At the risk of revealing more about my personal life than I most likely should, I'll start off by saying that I'm well acquainted with the concept of insanity. Moreover, I'm well-versed in the reality of insanity brought on by a nervous breakdown. Having seen first hand what years' worth of repressed memories and emotions will do to a person's mental state, I believe I have enough experience to grasp the differences between psychological instability and outright lunacy. I've seen a lot of both. So, from that perspective, I think I can say with a pretty good accuracy that Sephiroth, formerly the human female, Yomi Isayama, never quite reached the latter.

Oh, she was quite unstable, I won't argue that. Homicidal, delusional, and with a Messiah complex the size of a star, yes, but one can be all of those things without being clinically insane. Sephiroth, if you recall, still seemed quite lucid and capable of rational thought throughout the course of the story. Granted, there's the mention of devouring her fellow Angels and God himself to become a Goddess herself and create life as she deems fit, but those ideas weren't a product of her own mind, and therefore could be attributed to outside manipulation, which brings me back to my first question.

If one chooses to believe in the insane ideals of another, does that make them insane, as well?

That in and of itself is an oxymoron. One can't come to a conscious decision to believe what someone tells them and be completely beyond rational thought. Willfully deluding one's self into believing what someone tells them, illogical or not, doesn't make them insane; it just makes them gullible. Sephiroth, for all her iron will, had gullibilityin abundance.

Imagine for a moment; put yourself in the position of that lesbian-obsessed otaku. Your perfectly normal family got eaten by mechanical monsters brought to life by suffering souls. A greedy fascist of a national President runs your life just like he does his business, dictating where you go, what you do, and even who you are. You know that he nor anyone else cares anything for you, beyond what you can offer them. You know that you're far from normal, that you're very different somehow, but that's no reason for everyone to treat you the way they do. You're human, right?

What if you weren't?

What if you were exactly what everyone treated you as? You were a lab rat now, a walking monster who broke her tight leash. You have nothing now. You are nothing. Imagine for a moment, just how much would that fuck with your sense of self?

Then, like an angel, four presences comes swooping down in your darkest hour. They tell you what you've always been yearning to hear; you're special, you're better then they are, they don't deserve you, they should pay for all the suffering they've made you and everyone else endure, and most importantly, that you're loved. You're not a freak, you're not a monster, or a walking weapon; you're something beautiful that's been buried and exploited by those who have harmed you so much in the past. They need to pay, and pay dearly, and then, then, you can recreate this beautiful society that you came from-recreate their wonderful, peaceful world where you don't have to worry about being abused and abandoned. You'll be loved for all eternity, and it will help you get all of that, if you just free her from the prison they've put her in. Just help her, and love her the way she loves you.

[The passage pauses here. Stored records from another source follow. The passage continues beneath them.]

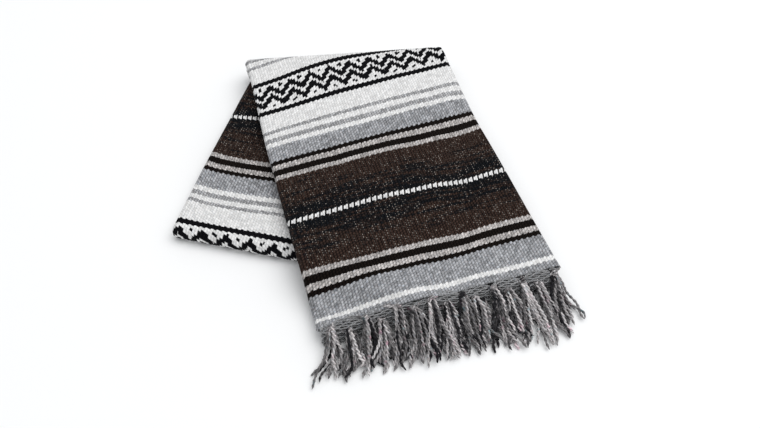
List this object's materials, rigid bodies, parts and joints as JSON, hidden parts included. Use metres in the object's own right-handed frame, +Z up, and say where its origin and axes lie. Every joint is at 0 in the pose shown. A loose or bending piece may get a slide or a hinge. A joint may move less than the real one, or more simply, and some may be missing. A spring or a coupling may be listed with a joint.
{
  "type": "folded mexican blanket",
  "caption": "Striped woven blanket, folded into a strip and folded twice across so that one leg crosses the other, with knotted fringe at its front end.",
  "frame": {"origin": "centre of the flat underside, where the folded blanket rests on a surface", "axes": "+Z up from the surface; +Y away from the fringe, along the upper leg; +X to the right seen from the fringe"},
  "size_m": [0.4915, 0.6388, 0.045],
  "materials": {
    "striped_weave": "thick weft-faced weave in black, brown, white and heather gray stripes, matt",
    "hidden_weave": "the same weave on the layers inside the fold, matt",
    "fringe_yarn": "soft heather gray yarn, knotted in bundles, ends loose"
  },
  "bodies": {
    "root": {"outer_cloth_upper": "striped_weave", "outer_cloth_lower": "striped_weave", "hidden_layers": "hidden_weave", "fringe_near_end": "fringe_yarn", "fringe_far_end": "fringe_yarn"}
  },
  "joints": []
}
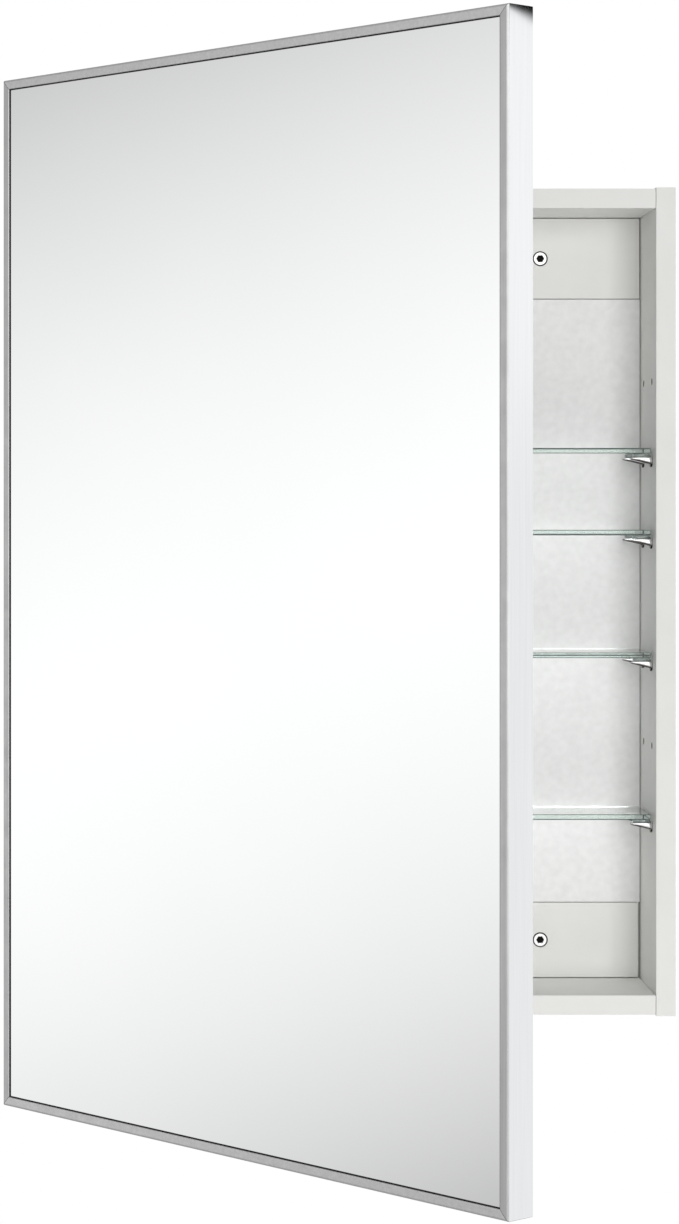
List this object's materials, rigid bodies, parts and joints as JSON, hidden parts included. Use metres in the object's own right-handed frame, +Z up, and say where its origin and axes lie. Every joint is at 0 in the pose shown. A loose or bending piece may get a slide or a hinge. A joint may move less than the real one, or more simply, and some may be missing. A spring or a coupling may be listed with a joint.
{
  "type": "medicine cabinet with mirror door",
  "caption": "Shallow wall cabinet with glass shelves behind one tall framed mirror door, hung at its left edge on concealed cup hinges.",
  "frame": {"origin": "centre of the cabinet's rear face, where it meets the wall", "axes": "+Z up, +Y into the wall, -Y towards the room, +X to the right as seen from the room; the door is hinged at the left and stands open 48.2 degrees"},
  "size_m": [0.4944, 0.4858, 0.75],
  "materials": {
    "carcass_laminate": "satin light grey melamine laminate on board",
    "back_board": "matt pale grey faced board",
    "shelf_glass": "clear float glass with polished green edges",
    "mirror": "silvered glass",
    "polished_frame": "bright polished",
    "chrome": "bright chrome plate",
    "nickel_steel": "nickel plated steel",
    "door_board": "satin light grey melamine laminate on board",
    "clear_plastic": "soft clear plastic"
  },
  "bodies": {
    "cabinet": {"side_panel_left": "carcass_laminate", "side_panel_right": "carcass_laminate", "top_panel": "carcass_laminate", "bottom_panel": "carcass_laminate", "back_panel": "back_board", "upper_mounting_rail": "carcass_laminate", "lower_mounting_rail": "carcass_laminate", "upper_rail_screw_left": "nickel_steel", "upper_rail_screw_right": "nickel_steel", "lower_rail_screw_left": "nickel_steel", "lower_rail_screw_right": "nickel_steel", "carcass_screw_top_left_front": "nickel_steel", "carcass_screw_top_left_rear": "nickel_steel", "carcass_screw_bottom_left_front": "nickel_steel", "carcass_screw_bottom_left_rear": "nickel_steel", "carcass_screw_top_right_front": "nickel_steel", "carcass_screw_top_right_rear": "nickel_steel", "carcass_screw_bottom_right_front": "nickel_steel", "carcass_screw_bottom_right_rear": "nickel_steel", "glass_shelf_1": "shelf_glass", "glass_shelf_2": "shelf_glass", "glass_shelf_3": "shelf_glass", "glass_shelf_4": "shelf_glass", "shelf_support_1_left_front": "chrome", "shelf_support_1_left_rear": "chrome", "shelf_support_1_right_front": "chrome", "shelf_support_1_right_rear": "chrome", "shelf_support_2_left_front": "chrome", "shelf_support_2_left_rear": "chrome", "shelf_support_2_right_front": "chrome", "shelf_support_2_right_rear": "chrome", "shelf_support_3_left_front": "chrome", "shelf_support_3_left_rear": "chrome", "shelf_support_3_right_front": "chrome", "shelf_support_3_right_rear": "chrome", "shelf_support_4_left_front": "chrome", "shelf_support_4_left_rear": "chrome", "shelf_support_4_right_front": "chrome", "shelf_support_4_right_rear": "chrome", "hinge_plate_upper": "nickel_steel", "hinge_plate_lower": "nickel_steel", "hinge_arm_upper": "nickel_steel", "hinge_arm_lower": "nickel_steel"},
    "door": {"mirror_glass": "mirror", "door_backing_board": "door_board", "frame_bar_top": "polished_frame", "frame_bar_bottom": "polished_frame", "frame_bar_left": "polished_frame", "frame_bar_right": "polished_frame", "hinge_cup_upper": "nickel_steel", "hinge_cup_lower": "nickel_steel", "hinge_pin_upper": "nickel_steel", "hinge_pin_lower": "nickel_steel", "door_bumper_upper": "clear_plastic", "door_bumper_lower": "clear_plastic"}
  },
  "joints": [
    {"name": "door_swing", "type": "hinge", "parent": "cabinet", "child": "door", "pos_m": [-0.2412, -0.1118, 0], "axis": [0, 0, -1], "range_deg": [-48.2, 46.8]}
  ]
}
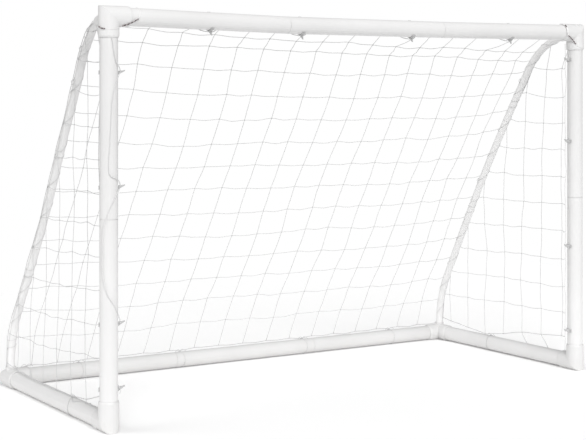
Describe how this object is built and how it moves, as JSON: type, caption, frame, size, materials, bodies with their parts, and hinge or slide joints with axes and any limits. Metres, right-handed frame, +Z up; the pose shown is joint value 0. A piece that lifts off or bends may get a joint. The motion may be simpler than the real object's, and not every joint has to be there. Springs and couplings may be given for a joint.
{
  "type": "soccer goal",
  "caption": "Small garden soccer goal: a push-fit white plastic tube frame with curved back stays, corner fittings, net clips and a square-mesh net.",
  "frame": {"origin": "on the ground, at the middle of the goal's footprint", "axes": "+Z is up, +X runs along the crossbar towards the right-hand post as seen from the front, and +Y runs from the mouth into the goal, so the mouth faces -Y"},
  "size_m": [1.8316, 0.8279, 1.2048],
  "materials": {
    "tube_plastic": "satin",
    "fitting_plastic": "satin",
    "sleeve_plastic": "matte",
    "clip_plastic": "satin",
    "net_cord": "matte",
    "tie_cord": "matte"
  },
  "bodies": {
    "frame": {"back_net": "net_cord", "corner_tie_left": "tie_cord", "corner_tie_right": "tie_cord", "crossbar_left": "tube_plastic", "crossbar_middle": "tube_plastic", "crossbar_right": "tube_plastic", "crossbar_sleeve_left": "sleeve_plastic", "crossbar_sleeve_right": "sleeve_plastic", "front_base_corner_left": "fitting_plastic", "front_base_corner_right": "fitting_plastic", "left_post_lower": "tube_plastic", "left_post_sleeve": "sleeve_plastic", "left_post_upper": "tube_plastic", "left_side_bar": "tube_plastic", "left_side_net": "net_cord", "left_stay_foot": "tube_plastic", "left_stay_middle": "tube_plastic", "left_stay_sleeve_lower": "sleeve_plastic", "left_stay_sleeve_upper": "sleeve_plastic", "left_stay_top": "tube_plastic", "rear_bar_left": "tube_plastic", "rear_bar_middle": "tube_plastic", "rear_bar_right": "tube_plastic", "rear_bar_sleeve_left": "sleeve_plastic", "rear_bar_sleeve_right": "sleeve_plastic", "rear_base_corner_left": "fitting_plastic", "rear_base_corner_right": "fitting_plastic", "right_post_lower": "tube_plastic", "right_post_sleeve": "sleeve_plastic", "right_post_upper": "tube_plastic", "right_side_bar": "tube_plastic", "right_side_net": "net_cord", "right_stay_foot": "tube_plastic", "right_stay_middle": "tube_plastic", "right_stay_sleeve_lower": "sleeve_plastic", "right_stay_sleeve_upper": "sleeve_plastic", "right_stay_top": "tube_plastic", "top_corner_left": "fitting_plastic", "top_corner_right": "fitting_plastic"},
    "left_post_clip_1": {"left_post_clip_1": "clip_plastic"},
    "left_post_clip_2": {"left_post_clip_2": "clip_plastic"},
    "left_post_clip_3": {"left_post_clip_3": "clip_plastic"},
    "left_post_clip_4": {"left_post_clip_4": "clip_plastic"},
    "right_post_clip_1": {"right_post_clip_1": "clip_plastic"},
    "right_post_clip_2": {"right_post_clip_2": "clip_plastic"},
    "right_post_clip_3": {"right_post_clip_3": "clip_plastic"},
    "right_post_clip_4": {"right_post_clip_4": "clip_plastic"},
    "crossbar_clip_1": {"crossbar_clip_1": "clip_plastic"},
    "crossbar_clip_2": {"crossbar_clip_2": "clip_plastic"},
    "crossbar_clip_3": {"crossbar_clip_3": "clip_plastic"},
    "crossbar_clip_4": {"crossbar_clip_4": "clip_plastic"}
  },
  "joints": [
    {"name": "left_post_clip_1_turn", "type": "hinge", "parent": "frame", "child": "left_post_clip_1", "pos_m": [-0.88375, -0.38175, 0.12], "axis": [0, 0, 1], "range_deg": [-25, 25]},
    {"name": "left_post_clip_2_turn", "type": "hinge", "parent": "frame", "child": "left_post_clip_2", "pos_m": [-0.88375, -0.38175, 0.303], "axis": [0, 0, 1], "range_deg": [-25, 25]},
    {"name": "left_post_clip_3_turn", "type": "hinge", "parent": "frame", "child": "left_post_clip_3", "pos_m": [-0.88375, -0.38175, 0.688], "axis": [0, 0, 1], "range_deg": [-25, 25]},
    {"name": "left_post_clip_4_turn", "type": "hinge", "parent": "frame", "child": "left_post_clip_4", "pos_m": [-0.88375, -0.38175, 1.012], "axis": [0, 0, 1], "range_deg": [-25, 25]},
    {"name": "right_post_clip_1_turn", "type": "hinge", "parent": "frame", "child": "right_post_clip_1", "pos_m": [0.88375, -0.38175, 0.137], "axis": [0, 0, 1], "range_deg": [-25, 25]},
    {"name": "right_post_clip_2_turn", "type": "hinge", "parent": "frame", "child": "right_post_clip_2", "pos_m": [0.88375, -0.38175, 0.43], "axis": [0, 0, 1], "range_deg": [-25, 25]},
    {"name": "right_post_clip_3_turn", "type": "hinge", "parent": "frame", "child": "right_post_clip_3", "pos_m": [0.88375, -0.38175, 0.794], "axis": [0, 0, 1], "range_deg": [-25, 25]},
    {"name": "right_post_clip_4_turn", "type": "hinge", "parent": "frame", "child": "right_post_clip_4", "pos_m": [0.88375, -0.38175, 1.076], "axis": [0, 0, 1], "range_deg": [-25, 25]},
    {"name": "crossbar_clip_1_turn", "type": "hinge", "parent": "frame", "child": "crossbar_clip_1", "pos_m": [-0.56, -0.38175, 1.16644], "axis": [1, 0, 0], "range_deg": [-25, 25]},
    {"name": "crossbar_clip_2_turn", "type": "hinge", "parent": "frame", "child": "crossbar_clip_2", "pos_m": [-0.243, -0.38175, 1.16268], "axis": [1, 0, 0], "range_deg": [-25, 25]},
    {"name": "crossbar_clip_3_turn", "type": "hinge", "parent": "frame", "child": "crossbar_clip_3", "pos_m": [0.174, -0.38175, 1.16409], "axis": [1, 0, 0], "range_deg": [-25, 25]},
    {"name": "crossbar_clip_4_turn", "type": "hinge", "parent": "frame", "child": "crossbar_clip_4", "pos_m": [0.588, -0.38175, 1.16777], "axis": [1, 0, 0], "range_deg": [-25, 25]}
  ]
}
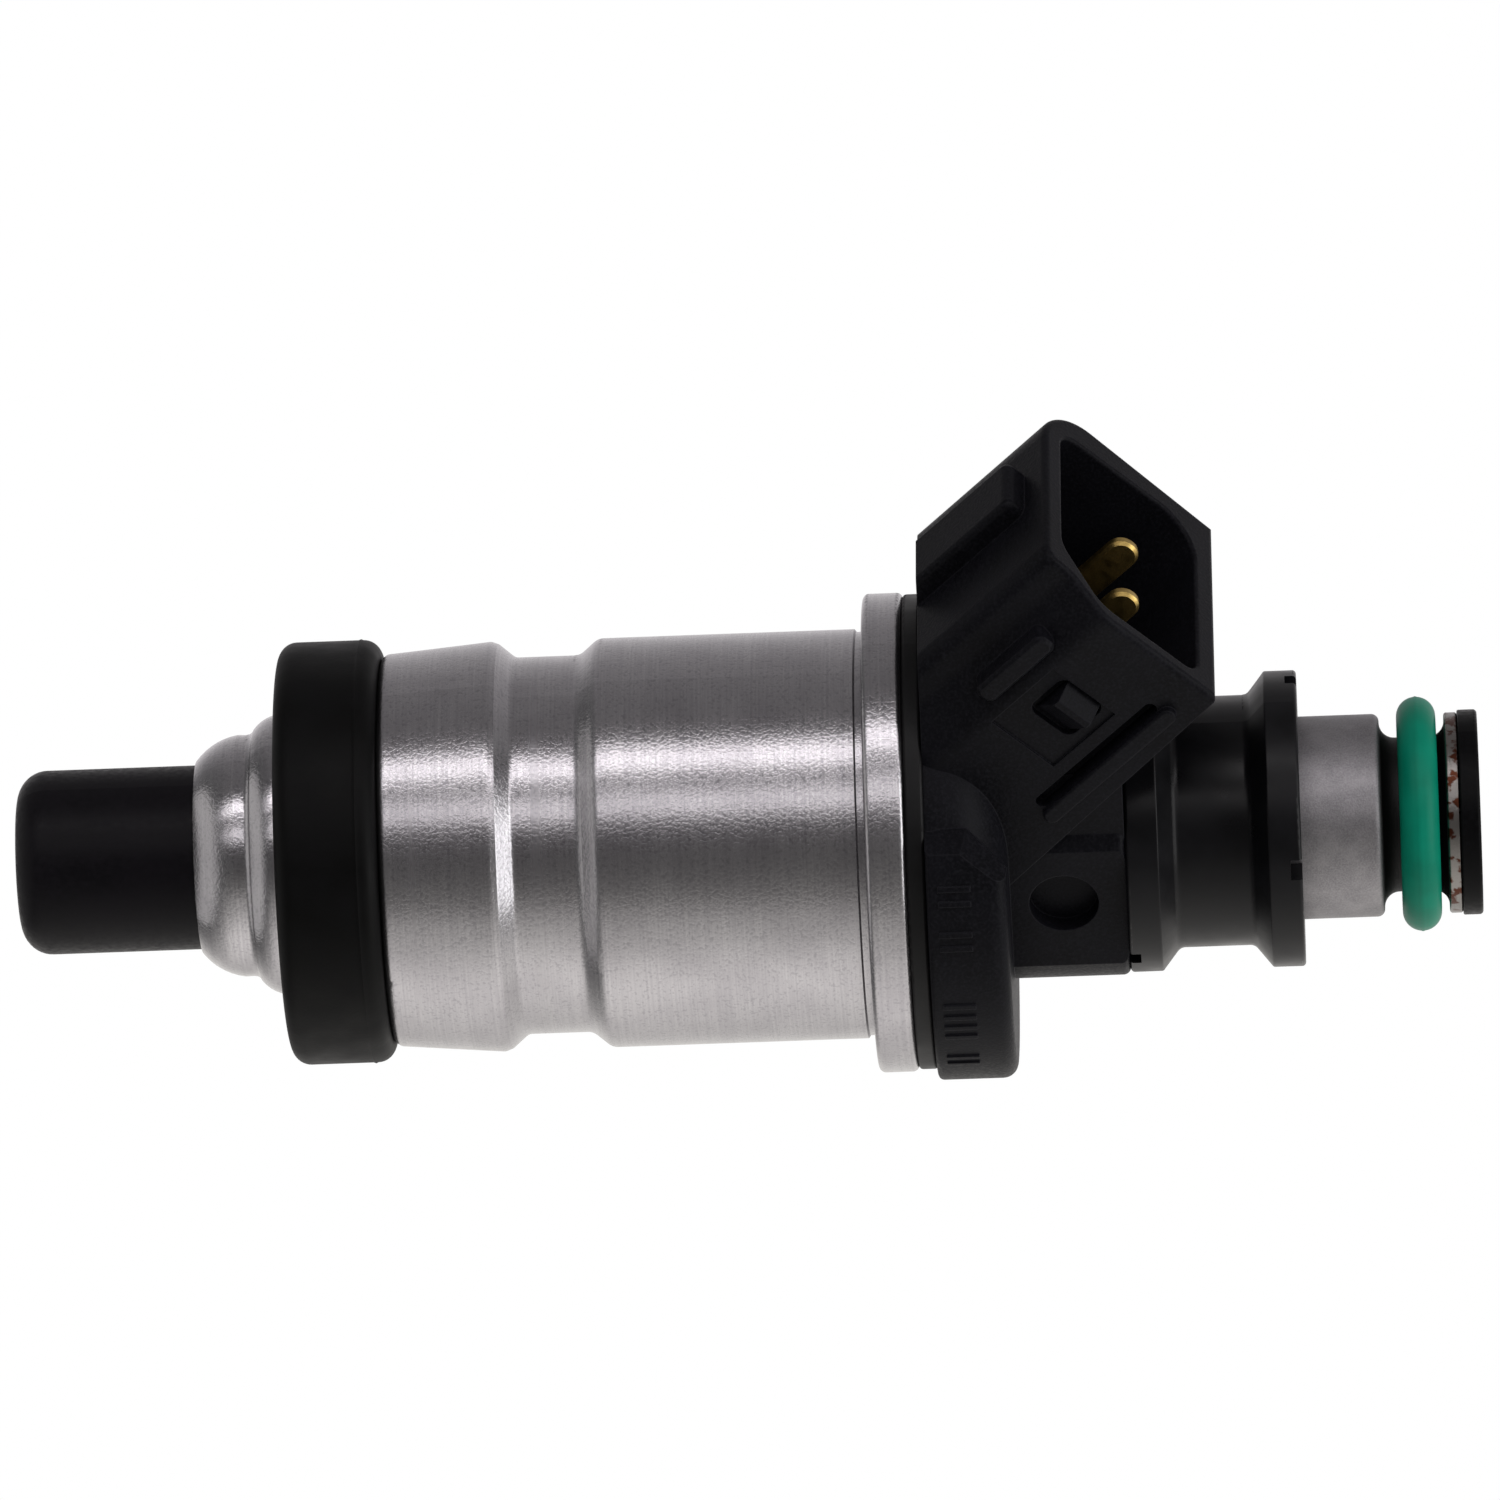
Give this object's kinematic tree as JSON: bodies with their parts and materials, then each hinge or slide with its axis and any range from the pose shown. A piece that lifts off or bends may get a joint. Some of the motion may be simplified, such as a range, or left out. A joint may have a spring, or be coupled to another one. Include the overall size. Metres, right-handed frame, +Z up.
{
  "type": "fuel injector",
  "caption": "Top-feed port fuel injector: stepped steel casing, rubber manifold seal, slanted black electrical socket, sealed fuel inlet and a sprung needle valve inside.",
  "frame": {"origin": "on the injector's axis at mid-height of the lower (manifold) seal ring", "axes": "+Z up the injector's axis towards the fuel inlet, +X towards the side the electrical socket leans to, XZ the plane that the socket leans in"},
  "size_m": [0.0352, 0.0262, 0.0769],
  "materials": {
    "cap_plastic": "satin",
    "hardened_steel": "ground",
    "housing_steel": "fine turned",
    "soft_iron": "machined",
    "spring_steel": "drawn wire",
    "core_steel": "bead blasted",
    "seal_rubber": "matte",
    "dust_rubber": "matte",
    "cushion_rubber": "satin",
    "green_rubber": "satin",
    "internal_rubber": "satin",
    "bobbin_plastic": "moulded",
    "copper_winding": "enamelled",
    "terminal_brass": "stamped",
    "connector_plastic": "fine eroded texture",
    "washer_plastic": "smooth",
    "filter_brass": "turned",
    "filter_plastic": "moulded",
    "filter_mesh": "woven"
  },
  "bodies": {
    "injector_body": {"pintle_cap": "cap_plastic", "nozzle_body": "hardened_steel", "nozzle_body_o_ring": "internal_rubber", "stop_plate": "hardened_steel", "return_spring": "spring_steel", "solenoid_housing": "housing_steel", "manifold_seal_ring": "seal_rubber", "dust_seal_ring": "dust_rubber", "core_tube": "core_steel", "yoke_plate": "soft_iron", "coil_bobbin": "bobbin_plastic", "bobbin_lower_o_ring": "internal_rubber", "bobbin_upper_o_ring": "internal_rubber", "coil_winding": "copper_winding", "spring_adjuster": "spring_steel", "terminal_left": "terminal_brass", "terminal_right": "terminal_brass", "connector_overmould": "connector_plastic", "cushion_ring": "cushion_rubber", "inlet_o_ring": "green_rubber", "inlet_end_washer": "washer_plastic", "filter_collar": "filter_brass", "filter_frame": "filter_plastic", "filter_screen": "filter_mesh"},
    "valve": {"needle": "hardened_steel", "armature": "soft_iron"}
  },
  "joints": [
    {"name": "needle_lift", "type": "slide", "parent": "injector_body", "child": "valve", "axis": [0, 0, 1], "range_m": [0, 0.00015], "stiffness_N_per_m": 2000, "springref_m": -0.0015, "deforming": ["return_spring"]}
  ]
}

'Crazy' is an easy way out; a one-size-fits-all description of anyone and anything that is odd or disturbing in nature. Sephiroth was indeed odd, disturbing, and most likely psychopathic, but she wasn't insane.

She was a Grade-A sucker.

If one chooses to believe in the insane ideals of another, does that make them insane, as well?

Maybe, maybe not. But in the end, as is always the case, it probably doesn't make a difference. The poor little bitch.